_Exercise goal:_ The lines to reproduce run from the first one through the line containing "one material's node". Reproduce them exactly.

_Data provided:_
****************

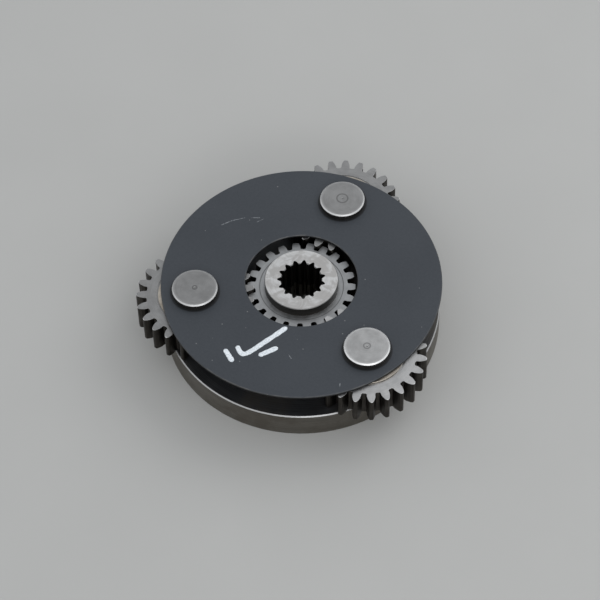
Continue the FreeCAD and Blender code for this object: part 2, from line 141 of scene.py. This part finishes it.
class Shader:
    """Builds one material's node tree; every helper returns an output socket."""

    def __init__(self, name):
        self.material = bpy.data.materials.new(name)
        self.material.use_nodes = True
        self.tree = self.material.node_tree
        self.surface = self.tree.nodes["Principled BSDF"]
        place = self.node("ShaderNodeTexCoord").outputs["Object"]
        self.mm = self.vector("SCALE", place, scale=1 / MM)
        self.geometry = self.node("ShaderNodeNewGeometry")
        ripple = self.node("ShaderNodeTexNoise").outputs["Color"]
        self.feed(ripple.node.inputs["Vector"], self.mm)
        self.feed(ripple.node.inputs["Scale"], 0.4)
        self.wavy = self.vector("ADD", self.mm, self.vector("SCALE", ripple, scale=0.8))

    def node(self, kind, **settings):
        made = self.tree.nodes.new(kind)
        for key, value in settings.items():
            setattr(made, key, value)
        return made

    def feed(self, socket, value):
        if isinstance(value, bpy.types.NodeSocket):
            self.tree.links.new(value, socket)
        else:
            socket.default_value = value

    def math(self, operation, first, second=0.0, third=0.0, clamp=False):
        made = self.node("ShaderNodeMath", operation=operation, use_clamp=clamp)
        for socket, value in zip(made.inputs, (first, second, third)):
            self.feed(socket, value)
        return made.outputs[0]

    def vector(self, operation, first, second=(0, 0, 0), scale=1.0):
        made = self.node("ShaderNodeVectorMath", operation=operation)
        self.feed(made.inputs[0], first)
        self.feed(made.inputs[1], second)
        self.feed(made.inputs[3], scale)
        return made.outputs["Value" if operation in ("LENGTH", "DOT_PRODUCT") else "Vector"]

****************

_Solution for this task:_
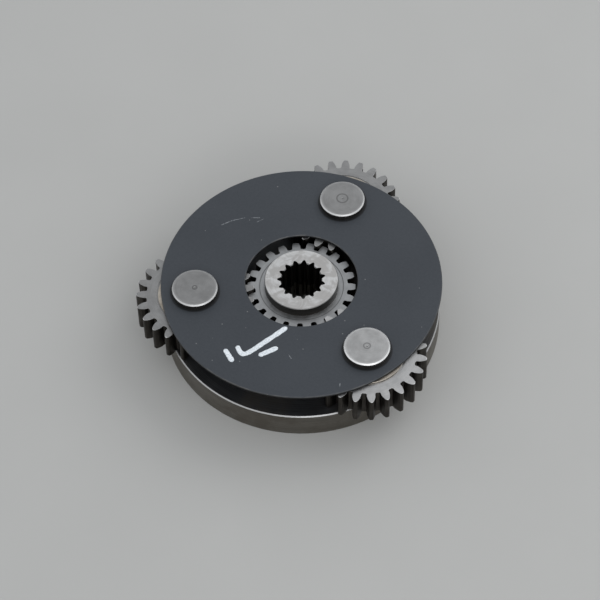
Continue the FreeCAD and Blender code for this object: part 2, from line 141 of scene.py. This part finishes it.
class Shader:
    """Builds one material's node tree; every helper returns an output socket."""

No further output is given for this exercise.